For my great grandfather, of course, it really didn’t matter if a Brazilian steam engine wouldn’t fit on English rails, because no one would bring their engine over to London for a holiday. For mobile PCs, the equivalent standard matters a great deal, especially if you take your PC to a country where it’s illegal to broadcast on the only frequency that you can use at home.

OK, does that mean all is beautiful in the future Wimax garden? Not really. The problem with licensed wireless is that someone has to pay to install it. You have to buy a licence, which isn’t cheap, unless it’s for a service that won’t make any money (in which case, the licence won’t be issued). And you have to pay for people to climb lamp posts and walls and plug in the transceivers.

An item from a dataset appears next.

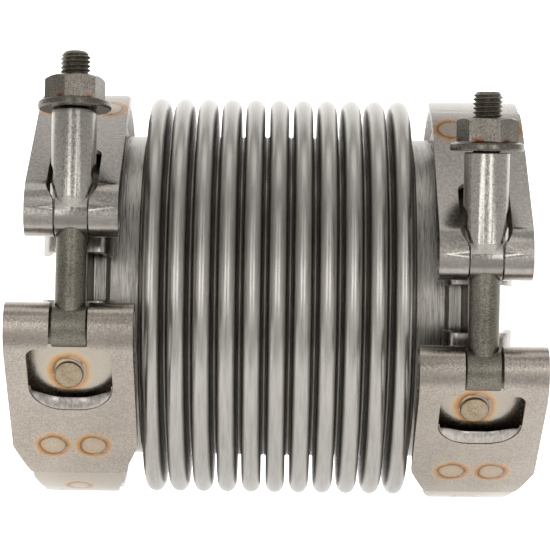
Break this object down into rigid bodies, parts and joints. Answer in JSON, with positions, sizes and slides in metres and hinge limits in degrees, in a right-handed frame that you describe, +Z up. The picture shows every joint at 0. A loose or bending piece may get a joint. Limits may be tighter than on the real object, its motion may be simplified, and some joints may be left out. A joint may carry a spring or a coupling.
{
  "type": "metal bellows expansion joint",
  "caption": "Short stainless bellows joint with a plain cuff, a V-band flange and a T-bolt clamp at each end, bolts upright on one side.",
  "frame": {"origin": "centre of the inlet flange's joint face, on the joint's axis", "axes": "+X along the joint's axis from inlet to outlet, T-bolts stand on the -Y side, +Z up along the bolts with the nuts on top"},
  "size_m": [0.1121, 0.104, 0.0959],
  "materials": {
    "bellows_steel": "satin hydroformed stainless steel",
    "cuff_steel": "turned stainless steel with fine rings",
    "flange_steel": "turned stainless steel",
    "liner_steel": "plain rolled stainless steel",
    "retainer_steel": "roll-formed stainless steel",
    "strap_steel": "bright rolled stainless steel",
    "bracket_steel": "tumbled stainless steel with heat tint at the spot welds",
    "bolt_steel": "dark grainy forged steel",
    "trunnion_steel": "polished formed steel",
    "nut_steel": "grey stainless steel with heat tint"
  },
  "bodies": {
    "root": {"inlet_cuff": "cuff_steel", "inlet_flange": "flange_steel", "flow_liner": "liner_steel"},
    "bellows_link_01": {"bellows_convolution_01": "bellows_steel"},
    "bellows_link_02": {"bellows_convolution_02": "bellows_steel"},
    "bellows_link_03": {"bellows_convolution_03": "bellows_steel"},
    "bellows_link_04": {"bellows_convolution_04": "bellows_steel"},
    "bellows_link_05": {"bellows_convolution_05": "bellows_steel"},
    "bellows_link_06": {"bellows_convolution_06": "bellows_steel"},
    "bellows_link_07": {"bellows_convolution_07": "bellows_steel"},
    "bellows_link_08": {"bellows_convolution_08": "bellows_steel"},
    "bellows_link_09": {"bellows_convolution_09": "bellows_steel"},
    "bellows_link_10": {"bellows_convolution_10": "bellows_steel"},
    "outlet_end": {"bellows_convolution_11": "bellows_steel", "outlet_cuff": "cuff_steel", "outlet_flange": "flange_steel"},
    "inlet_clamp": {"inlet_lower_retainer": "retainer_steel", "inlet_strap": "strap_steel", "inlet_lower_bracket": "bracket_steel"},
    "inlet_clamp_upper": {"inlet_upper_retainer": "retainer_steel", "inlet_upper_bracket": "bracket_steel"},
    "inlet_t_bolt_body": {"inlet_t_bolt": "bolt_steel"},
    "inlet_trunnion_body": {"inlet_trunnion": "trunnion_steel"},
    "inlet_nut_body": {"inlet_flange_nut": "nut_steel"},
    "outlet_clamp": {"outlet_lower_retainer": "retainer_steel", "outlet_strap": "strap_steel", "outlet_lower_bracket": "bracket_steel"},
    "outlet_clamp_upper": {"outlet_upper_retainer": "retainer_steel", "outlet_upper_bracket": "bracket_steel"},
    "outlet_t_bolt_body": {"outlet_t_bolt": "bolt_steel"},
    "outlet_trunnion_body": {"outlet_trunnion": "trunnion_steel"},
    "outlet_nut_body": {"outlet_flange_nut": "nut_steel"}
  },
  "joints": [
    {"name": "bellows_axial", "type": "slide", "parent": "root", "child": "bellows_link_01", "axis": [1, 0, 0], "range_m": [-0.0009, 0.0009], "stiffness_N_per_m": 30000, "deforming": ["bellows_convolution_01"]},
    {"name": "bellows_bend_inlet_half", "type": "hinge", "parent": "bellows_link_01", "child": "bellows_link_02", "pos_m": [0.02141, 0, 0], "axis": [0, 1, 0], "range_deg": [-1.2, 1.2], "stiffness_Nm_per_rad": 200, "deforming": ["bellows_convolution_02"]},
    {"name": "bellows_swing_inlet_half", "type": "hinge", "parent": "bellows_link_02", "child": "bellows_link_03", "pos_m": [0.02675, 0, 0], "axis": [0, 0, 1], "range_deg": [-1.2, 1.2], "stiffness_Nm_per_rad": 200, "deforming": ["bellows_convolution_03"]},
    {"name": "bellows_axial_2", "type": "slide", "parent": "bellows_link_03", "child": "bellows_link_04", "axis": [1, 0, 0], "range_m": [-0.0009, 0.0009], "deforming": ["bellows_convolution_04"]},
    {"name": "bellows_bend_inlet_half_2", "type": "hinge", "parent": "bellows_link_04", "child": "bellows_link_05", "pos_m": [0.03743, 0, 0], "axis": [0, 1, 0], "range_deg": [-1.2, 1.2], "deforming": ["bellows_convolution_05"]},
    {"name": "bellows_axial_3", "type": "slide", "parent": "bellows_link_05", "child": "bellows_link_06", "axis": [1, 0, 0], "range_m": [-0.0009, 0.0009], "deforming": ["bellows_convolution_06"]},
    {"name": "bellows_bend_outlet_half_2", "type": "hinge", "parent": "bellows_link_06", "child": "bellows_link_07", "pos_m": [0.04811, 0, 0], "axis": [0, 1, 0], "range_deg": [-1.2, 1.2], "deforming": ["bellows_convolution_07"]},
    {"name": "bellows_axial_4", "type": "slide", "parent": "bellows_link_07", "child": "bellows_link_08", "axis": [1, 0, 0], "range_m": [-0.0009, 0.0009], "deforming": ["bellows_convolution_08"]},
    {"name": "bellows_swing_outlet_half", "type": "hinge", "parent": "bellows_link_08", "child": "bellows_link_09", "pos_m": [0.05879, 0, 0], "axis": [0, 0, 1], "range_deg": [-1.2, 1.2], "stiffness_Nm_per_rad": 200, "deforming": ["bellows_convolution_09"]},
    {"name": "bellows_bend_outlet_half", "type": "hinge", "parent": "bellows_link_09", "child": "bellows_link_10", "pos_m": [0.06413, 0, 0], "axis": [0, 1, 0], "range_deg": [-1.2, 1.2], "stiffness_Nm_per_rad": 200, "deforming": ["bellows_convolution_10"]},
    {"name": "bellows_axial_5", "type": "slide", "parent": "bellows_link_10", "child": "outlet_end", "axis": [1, 0, 0], "range_m": [-0.0009, 0.0009], "deforming": ["bellows_convolution_11"]},
    {"name": "inlet_clamp_clocking", "type": "hinge", "parent": "root", "child": "inlet_clamp", "pos_m": [0, 0, 0], "axis": [1, 0, 0], "continuous": true},
    {"name": "inlet_clamp_opening", "type": "hinge", "parent": "inlet_clamp", "child": "inlet_clamp_upper", "pos_m": [0, 0.04311, -0.00453], "axis": [-1, 0, 0], "range_deg": [0, 5], "deforming": ["inlet_strap"]},
    {"name": "inlet_t_bolt_tilt", "type": "hinge", "parent": "inlet_clamp", "child": "inlet_t_bolt_body", "pos_m": [0, -0.05094, -0.00636], "axis": [-1, 0, 0], "range_deg": [0, 2.5]},
    {"name": "inlet_trunnion_tilt", "type": "hinge", "parent": "inlet_clamp_upper", "child": "inlet_trunnion_body", "pos_m": [0, -0.04851, 0.01681], "axis": [-1, 0, 0], "range_deg": [-2.5, 0]},
    {"name": "inlet_nut_turn", "type": "hinge", "parent": "inlet_trunnion_body", "child": "inlet_nut_body", "pos_m": [0, -0.04621, 0.03864], "axis": [0, 0.1045, 0.9945], "range_deg": [0, 3223.05]},
    {"name": "outlet_clamp_clocking", "type": "hinge", "parent": "outlet_end", "child": "outlet_clamp", "pos_m": [0.08554, 0, 0], "axis": [1, 0, 0], "continuous": true},
    {"name": "outlet_clamp_opening", "type": "hinge", "parent": "outlet_clamp", "child": "outlet_clamp_upper", "pos_m": [0.08554, 0.04329, 0.00227], "axis": [-1, 0, 0], "range_deg": [0, 5], "deforming": ["outlet_strap"]},
    {"name": "outlet_t_bolt_tilt", "type": "hinge", "parent": "outlet_clamp", "child": "outlet_t_bolt_body", "pos_m": [0.08554, -0.04932, -0.01425], "axis": [-1, 0, 0], "range_deg": [0, 2.5]},
    {"name": "outlet_trunnion_tilt", "type": "hinge", "parent": "outlet_clamp_upper", "child": "outlet_trunnion_body", "pos_m": [0.08554, -0.05054, 0.00902], "axis": [-1, 0, 0], "range_deg": [-2.5, 0]},
    {"name": "outlet_nut_turn", "type": "hinge", "parent": "outlet_trunnion_body", "child": "outlet_nut_body", "pos_m": [0.08554, -0.05169, 0.03094], "axis": [0, -0.0523, 0.9986], "range_deg": [0, 3223.05]}
  ],
  "couplings": [
    {"joint": "bellows_axial_2", "follows": "bellows_axial", "ratio": 1},
    {"joint": "bellows_bend_inlet_half_2", "follows": "bellows_bend_inlet_half", "ratio": 1},
    {"joint": "bellows_axial_3", "follows": "bellows_axial", "ratio": 1},
    {"joint": "bellows_bend_outlet_half_2", "follows": "bellows_bend_outlet_half", "ratio": 1},
    {"joint": "bellows_axial_4", "follows": "bellows_axial", "ratio": 1},
    {"joint": "bellows_axial_5", "follows": "bellows_axial", "ratio": 1},
    {"joint": "inlet_clamp_opening", "follows": "inlet_nut_turn", "ratio": 0.0015513},
    {"joint": "inlet_t_bolt_tilt", "follows": "inlet_nut_turn", "ratio": 0.00077566},
    {"joint": "inlet_trunnion_tilt", "follows": "inlet_nut_turn", "ratio": -0.00077566},
    {"joint": "outlet_clamp_opening", "follows": "outlet_nut_turn", "ratio": 0.0015513},
    {"joint": "outlet_t_bolt_tilt", "follows": "outlet_nut_turn", "ratio": 0.00077566},
    {"joint": "outlet_trunnion_tilt", "follows": "outlet_nut_turn", "ratio": -0.00077566}
  ]
}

Proxim, which has just announced one of the cheaper Wimax solutions, reckons that in London, you’d need a lot of masts. Per square mile, probably about 60 masts, possibly more. Each unit would cost a minimum of £500, plus there’s the charge of personnel. And that’s assuming you don’t need planning permission, which is assuming a lot.

Will that work? Perhaps. It’s not mobile phone technology; it assumes that you’re sitting still most of the time. There is a mobile Wimax standard (802.16e) but it has a nasty secret, which you can find out about if you read about 802.20.

The 802.20 standard is very much like Wimax, except that it has a solution to the problem of ‘hand-off’ (what happens when a moving terminal moves out of range of one cell, into the next cell). Cellular phones do this very well. Wimax doesn’t.

So the first Wimax equipment, sadly, won’t be in western cities. It may well (believes Proxim) be used to bring cheap internet connections to remote African and Asian villages, where Wifi phones can connect – this is probably why Proxim’s solution includes Wifi as well as Wimax.

However, this leaves Intel with a real problem. Having a PC with a universal wireless standard sounds great – but one that doesn’t work in London or New York does looks like something of a problem, don’t you think?